5
Cate Le Bon
She sounds like nobody else. I find the up-tempo stuff very groovy. At the same time it’s so off-kilter. There’s descending notes in minor chords and drone-y saxophone. And I find her singing emotional, and yet she’s Bowie-esque, distant and unknowable. Not a false note in the entire discography.
6
Naps
I’ve always been pretty talented at napping. It doesn’t have to be that long, but there has to be one. I have less time to do it since I’ve been a parent. I’m sort of sounding scarily like my dad when I say that. I picture him asleep with a Kindle on his chest. But my favorite thing in a leisure-filled day: I’m going to start to read lying down, I’m going to close the book, take a nap, wake up and keep reading.
7
NPR
I didn’t go to college, and I kind of consider it my alma mater. I like their breadth of coverage. It’s local, it’s national, it’s global. I like most of the personalities on it, and I find something about their — it’s not monotone, but it’s soft tones — very reassuring. It’s a calm, assured personality, giving you what I think is a well-rounded coverage. I’m sure some people would disagree, but they’re wrong.
8
‘The Crown’
These are some of the best scenes on television.
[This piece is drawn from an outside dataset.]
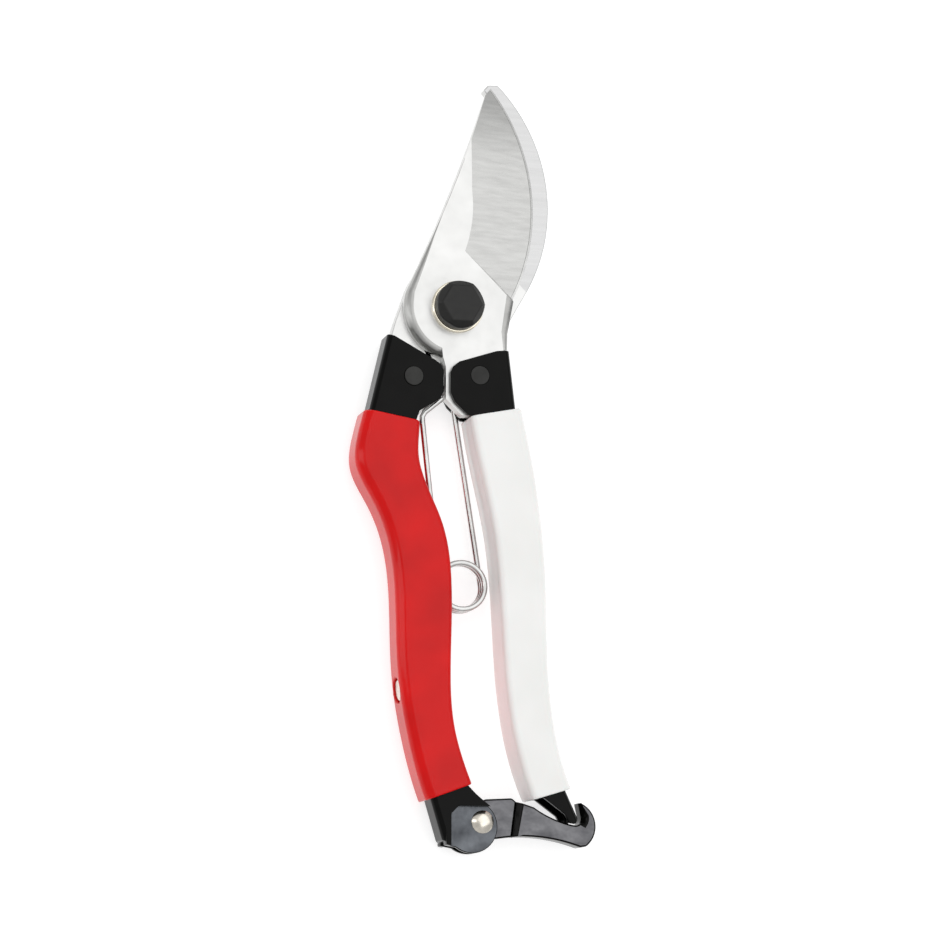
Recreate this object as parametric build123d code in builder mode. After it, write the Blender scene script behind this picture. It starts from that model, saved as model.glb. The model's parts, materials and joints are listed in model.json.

You have two great actors, and a monster scene for them to do with a real beginning, middle and end. I also am a big fan of the formatting, taking the historical record and bending it to a theme and an arc versus a cliffhanger. They’re really doing their own mini three-act movie in each episode.
9
‘Avatar: The Way of Water’
I say this as someone who didn’t even like the first one. But I have a retroactive appreciation for it now because I like the second one so much. I took my daughter, who’s 7. I was like, “It’s over three hours long, and I’ve heard mixed things, but let’s go see, and if we want to leave, we’ll leave.” And I proceeded to have one of the best times I’ve had at the movies in decades. For starters, I cried — we both did — and I haven’t cried at a movie since “Titanic.”
10
‘Ronia, the Robber’s Daughter’
My daughter and I watched the cartoon series that Goro Miyazaki did, and then we read the book. It’s a year in the life of this 9-year-old girl who lives in an abandoned fortress with her mother and her loving but volatile father and his group of robbers in medieval Renaissance times. She starts to explore the forest and then meets a boy her age. It’s so in touch with nature and the cycles of life, her very first pangs of love and her growing independence. And at the end of every chapter, the writer, Astrid Lindgren, had a phrase or two that really got to me — simple and yet emotional.